Output the lines that follow exactly as they are.
↓
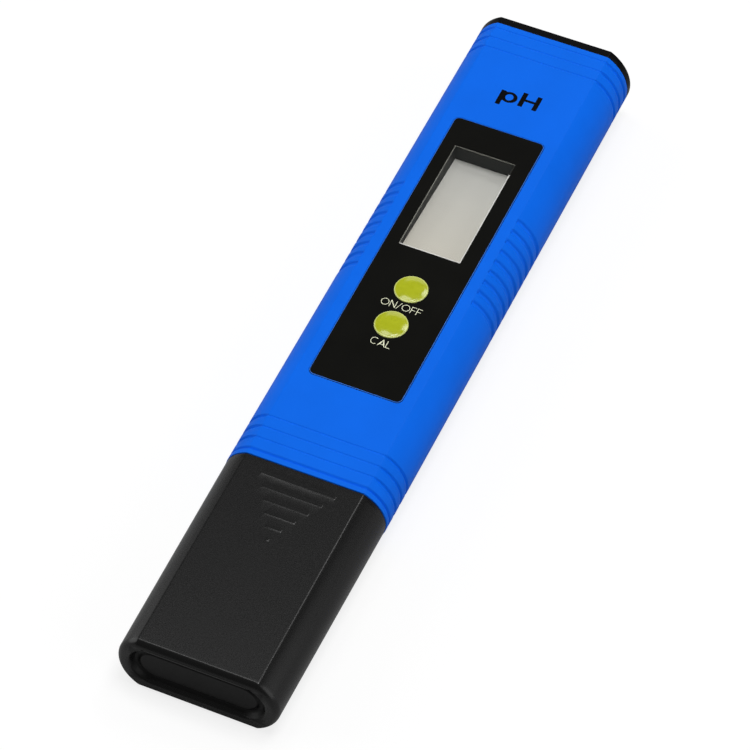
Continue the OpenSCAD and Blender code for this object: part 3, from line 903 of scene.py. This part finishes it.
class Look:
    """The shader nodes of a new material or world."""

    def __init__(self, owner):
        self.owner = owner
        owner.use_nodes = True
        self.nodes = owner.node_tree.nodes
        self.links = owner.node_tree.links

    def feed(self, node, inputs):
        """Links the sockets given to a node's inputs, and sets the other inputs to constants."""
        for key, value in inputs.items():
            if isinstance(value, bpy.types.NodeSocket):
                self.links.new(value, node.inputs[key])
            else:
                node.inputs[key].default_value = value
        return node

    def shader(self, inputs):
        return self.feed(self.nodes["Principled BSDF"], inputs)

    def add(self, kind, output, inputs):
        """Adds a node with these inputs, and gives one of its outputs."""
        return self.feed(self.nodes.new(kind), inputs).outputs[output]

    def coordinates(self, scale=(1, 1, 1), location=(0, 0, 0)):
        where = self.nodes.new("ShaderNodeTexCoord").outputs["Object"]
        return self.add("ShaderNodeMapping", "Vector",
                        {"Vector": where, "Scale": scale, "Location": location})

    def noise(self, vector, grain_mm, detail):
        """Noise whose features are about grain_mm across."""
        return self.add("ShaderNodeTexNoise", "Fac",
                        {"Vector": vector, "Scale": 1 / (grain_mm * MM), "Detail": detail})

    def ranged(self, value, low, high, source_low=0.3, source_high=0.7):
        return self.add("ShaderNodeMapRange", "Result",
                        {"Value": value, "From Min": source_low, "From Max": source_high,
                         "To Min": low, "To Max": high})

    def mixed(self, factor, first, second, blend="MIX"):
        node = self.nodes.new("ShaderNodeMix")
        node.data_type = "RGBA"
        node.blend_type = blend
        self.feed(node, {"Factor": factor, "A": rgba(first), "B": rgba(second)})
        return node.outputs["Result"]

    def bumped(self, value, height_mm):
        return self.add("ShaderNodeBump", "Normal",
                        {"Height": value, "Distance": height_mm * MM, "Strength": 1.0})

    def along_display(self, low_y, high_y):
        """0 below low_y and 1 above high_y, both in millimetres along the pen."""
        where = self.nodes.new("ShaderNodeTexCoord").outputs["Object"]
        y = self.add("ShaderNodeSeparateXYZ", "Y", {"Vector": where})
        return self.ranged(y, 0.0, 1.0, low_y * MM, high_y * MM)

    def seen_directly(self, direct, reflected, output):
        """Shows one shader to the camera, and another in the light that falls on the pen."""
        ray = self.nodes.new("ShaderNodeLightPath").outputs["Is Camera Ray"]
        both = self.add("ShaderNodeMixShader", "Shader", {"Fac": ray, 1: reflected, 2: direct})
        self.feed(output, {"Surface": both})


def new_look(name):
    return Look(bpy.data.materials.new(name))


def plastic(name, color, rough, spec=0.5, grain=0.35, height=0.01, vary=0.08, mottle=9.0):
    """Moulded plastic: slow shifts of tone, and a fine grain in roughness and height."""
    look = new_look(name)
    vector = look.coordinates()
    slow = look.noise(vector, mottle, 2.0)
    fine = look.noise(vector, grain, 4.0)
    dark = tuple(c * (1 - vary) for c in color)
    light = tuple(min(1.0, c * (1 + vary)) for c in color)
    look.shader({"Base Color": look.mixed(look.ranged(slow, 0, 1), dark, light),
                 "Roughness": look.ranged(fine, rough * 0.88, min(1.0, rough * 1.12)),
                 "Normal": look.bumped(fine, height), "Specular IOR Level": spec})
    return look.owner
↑
- RESULT FOR THIS TASK
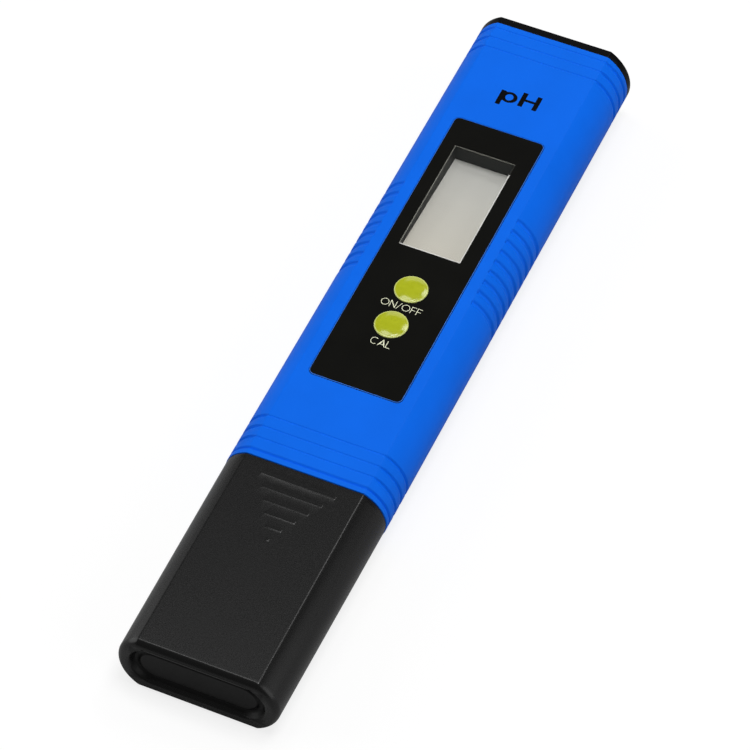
Continue the OpenSCAD and Blender code for this object: part 3, from line 903 of scene.py. This part finishes it.
class Look:
    """The shader nodes of a new material or world."""

    def __init__(self, owner):
        self.owner = owner
        owner.use_nodes = True
        self.nodes = owner.node_tree.nodes
        self.links = owner.node_tree.links

    def feed(self, node, inputs):
        """Links the sockets given to a node's inputs, and sets the other inputs to constants."""
        for key, value in inputs.items():
            if isinstance(value, bpy.types.NodeSocket):
                self.links.new(value, node.inputs[key])
            else:
                node.inputs[key].default_value = value
        return node

    def shader(self, inputs):
        return self.feed(self.nodes["Principled BSDF"], inputs)

    def add(self, kind, output, inputs):
        """Adds a node with these inputs, and gives one of its outputs."""
        return self.feed(self.nodes.new(kind), inputs).outputs[output]

    def coordinates(self, scale=(1, 1, 1), location=(0, 0, 0)):
        where = self.nodes.new("ShaderNodeTexCoord").outputs["Object"]
        return self.add("ShaderNodeMapping", "Vector",
                        {"Vector": where, "Scale": scale, "Location": location})

    def noise(self, vector, grain_mm, detail):
        """Noise whose features are about grain_mm across."""
        return self.add("ShaderNodeTexNoise", "Fac",
                        {"Vector": vector, "Scale": 1 / (grain_mm * MM), "Detail": detail})

    def ranged(self, value, low, high, source_low=0.3, source_high=0.7):
        return self.add("ShaderNodeMapRange", "Result",
                        {"Value": value, "From Min": source_low, "From Max": source_high,
                         "To Min": low, "To Max": high})

    def mixed(self, factor, first, second, blend="MIX"):
        node = self.nodes.new("ShaderNodeMix")
        node.data_type = "RGBA"
        node.blend_type = blend
        self.feed(node, {"Factor": factor, "A": rgba(first), "B": rgba(second)})
        return node.outputs["Result"]

    def bumped(self, value, height_mm):
        return self.add("ShaderNodeBump", "Normal",
                        {"Height": value, "Distance": height_mm * MM, "Strength": 1.0})

    def along_display(self, low_y, high_y):
        """0 below low_y and 1 above high_y, both in millimetres along the pen."""
        where = self.nodes.new("ShaderNodeTexCoord").outputs["Object"]
        y = self.add("ShaderNodeSeparateXYZ", "Y", {"Vector": where})
        return self.ranged(y, 0.0, 1.0, low_y * MM, high_y * MM)

    def seen_directly(self, direct, reflected, output):
        """Shows one shader to the camera, and another in the light that falls on the pen."""
        ray = self.nodes.new("ShaderNodeLightPath").outputs["Is Camera Ray"]
        both = self.add("ShaderNodeMixShader", "Shader", {"Fac": ray, 1: reflected, 2: direct})
        self.feed(output, {"Surface": both})


def new_look(name):
    return Look(bpy.data.materials.new(name))


def plastic(name, color, rough, spec=0.5, grain=0.35, height=0.01, vary=0.08, mottle=9.0):
    """Moulded plastic: slow shifts of tone, and a fine grain in roughness and height."""
    look = new_look(name)
    vector = look.coordinates()
    slow = look.noise(vector, mottle, 2.0)
    fine = look.noise(vector, grain, 4.0)
    dark = tuple(c * (1 - vary) for c in color)
    light = tuple(min(1.0, c * (1 + vary)) for c in color)
    look.shader({"Base Color": look.mixed(look.ranged(slow, 0, 1), dark, light),
                 "Roughness": look.ranged(fine, rough * 0.88, min(1.0, rough * 1.12)),
                 "Normal": look.bumped(fine, height), "Specular IOR Level": spec})
    return look.owner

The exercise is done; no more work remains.